**Exercise task:** Identify and reproduce every line holding the string "joints".

--------------------------------------------------

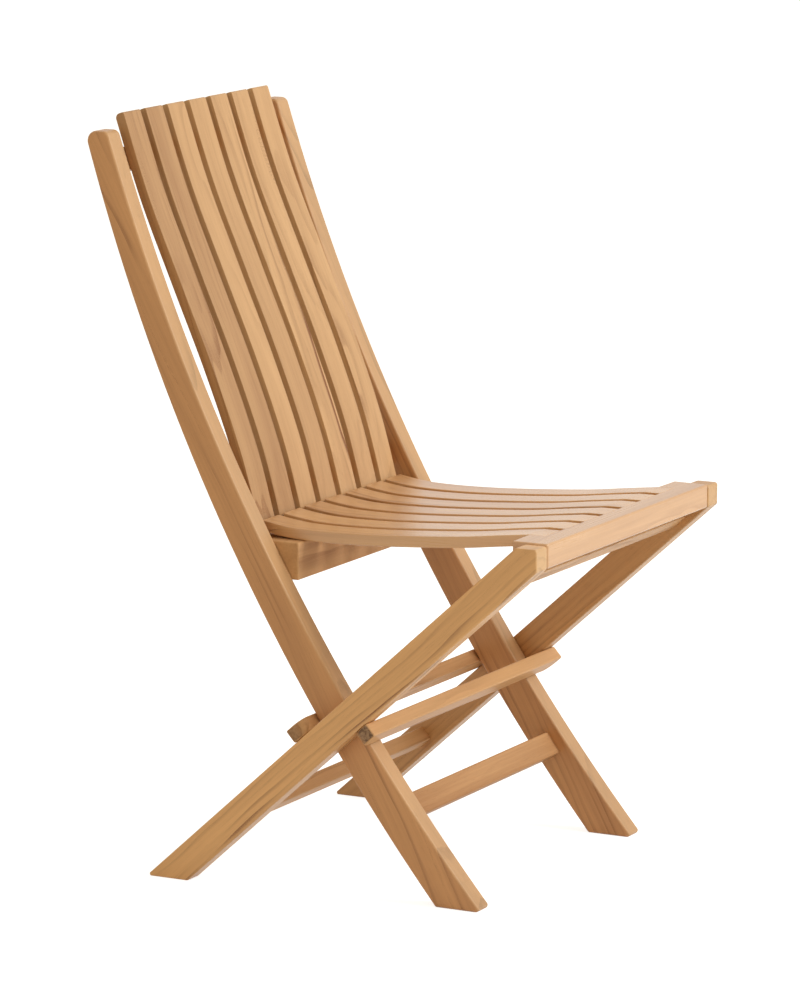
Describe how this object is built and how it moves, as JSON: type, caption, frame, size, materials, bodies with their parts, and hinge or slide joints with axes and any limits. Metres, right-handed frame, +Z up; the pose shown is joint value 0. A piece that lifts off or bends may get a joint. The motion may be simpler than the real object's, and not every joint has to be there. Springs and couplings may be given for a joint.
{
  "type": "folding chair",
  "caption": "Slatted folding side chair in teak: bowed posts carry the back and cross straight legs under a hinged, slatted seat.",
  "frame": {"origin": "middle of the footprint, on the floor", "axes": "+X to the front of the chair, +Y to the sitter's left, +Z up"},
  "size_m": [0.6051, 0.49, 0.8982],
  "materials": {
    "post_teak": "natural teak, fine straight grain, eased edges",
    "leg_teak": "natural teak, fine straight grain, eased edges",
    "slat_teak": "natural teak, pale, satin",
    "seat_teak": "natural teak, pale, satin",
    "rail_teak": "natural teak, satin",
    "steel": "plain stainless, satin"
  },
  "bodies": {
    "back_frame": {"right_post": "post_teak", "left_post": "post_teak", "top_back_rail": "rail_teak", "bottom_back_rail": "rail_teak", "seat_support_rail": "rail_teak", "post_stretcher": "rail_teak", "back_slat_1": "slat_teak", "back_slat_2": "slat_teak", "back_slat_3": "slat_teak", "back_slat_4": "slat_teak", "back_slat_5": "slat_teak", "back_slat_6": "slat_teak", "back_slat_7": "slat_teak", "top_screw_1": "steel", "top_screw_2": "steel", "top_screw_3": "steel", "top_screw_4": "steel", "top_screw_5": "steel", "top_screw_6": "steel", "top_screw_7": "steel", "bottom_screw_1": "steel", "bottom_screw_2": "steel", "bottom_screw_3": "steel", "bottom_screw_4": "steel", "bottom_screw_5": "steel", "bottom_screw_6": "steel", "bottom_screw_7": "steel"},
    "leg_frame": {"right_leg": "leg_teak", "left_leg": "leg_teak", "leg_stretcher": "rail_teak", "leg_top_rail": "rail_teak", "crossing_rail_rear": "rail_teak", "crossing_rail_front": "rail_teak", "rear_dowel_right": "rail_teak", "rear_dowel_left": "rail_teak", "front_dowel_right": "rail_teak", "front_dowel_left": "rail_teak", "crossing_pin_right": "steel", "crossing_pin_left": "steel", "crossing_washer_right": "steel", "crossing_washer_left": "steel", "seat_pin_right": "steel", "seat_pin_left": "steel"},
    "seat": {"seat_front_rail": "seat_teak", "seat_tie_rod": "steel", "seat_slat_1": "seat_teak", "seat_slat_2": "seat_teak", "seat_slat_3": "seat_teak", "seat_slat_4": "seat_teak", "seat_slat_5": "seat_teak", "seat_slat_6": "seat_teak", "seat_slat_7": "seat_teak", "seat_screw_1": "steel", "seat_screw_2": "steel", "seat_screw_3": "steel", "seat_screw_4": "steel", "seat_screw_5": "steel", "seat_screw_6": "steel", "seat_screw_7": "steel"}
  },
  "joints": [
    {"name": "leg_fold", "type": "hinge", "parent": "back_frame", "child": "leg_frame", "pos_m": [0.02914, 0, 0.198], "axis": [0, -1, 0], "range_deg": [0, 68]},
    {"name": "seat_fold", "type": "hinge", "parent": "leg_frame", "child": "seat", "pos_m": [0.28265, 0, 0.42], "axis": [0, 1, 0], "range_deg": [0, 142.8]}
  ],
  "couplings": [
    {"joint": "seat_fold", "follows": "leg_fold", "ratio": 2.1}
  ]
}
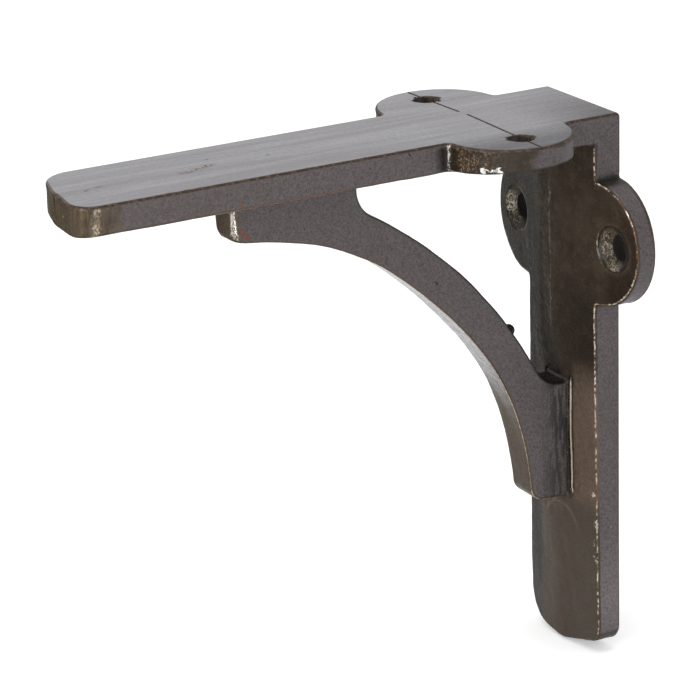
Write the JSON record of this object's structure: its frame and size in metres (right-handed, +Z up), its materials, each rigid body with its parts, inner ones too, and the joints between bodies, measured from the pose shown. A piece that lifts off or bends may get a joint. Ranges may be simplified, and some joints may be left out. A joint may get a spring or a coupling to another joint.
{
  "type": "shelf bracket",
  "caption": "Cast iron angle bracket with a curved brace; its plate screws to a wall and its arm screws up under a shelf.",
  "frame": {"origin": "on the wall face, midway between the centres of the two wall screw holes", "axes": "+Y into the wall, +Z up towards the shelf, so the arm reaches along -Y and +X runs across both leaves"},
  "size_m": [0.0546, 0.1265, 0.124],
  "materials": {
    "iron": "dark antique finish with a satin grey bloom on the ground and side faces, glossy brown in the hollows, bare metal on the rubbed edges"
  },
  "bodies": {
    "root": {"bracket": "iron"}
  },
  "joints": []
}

--------------------------------------------------

**Task answer:**
Describe how this object is built and how it moves, as JSON: type, caption, frame, size, materials, bodies with their parts, and hinge or slide joints with axes and any limits. Metres, right-handed frame, +Z up; the pose shown is joint value 0. A piece that lifts off or bends may get a joint. The motion may be simpler than the real object's, and not every joint has to be there. Springs and couplings may be given for a joint.
  "joints": [
Write the JSON record of this object's structure: its frame and size in metres (right-handed, +Z up), its materials, each rigid body with its parts, inner ones too, and the joints between bodies, measured from the pose shown. A piece that lifts off or bends may get a joint. Ranges may be simplified, and some joints may be left out. A joint may get a spring or a coupling to another joint.
  "joints": []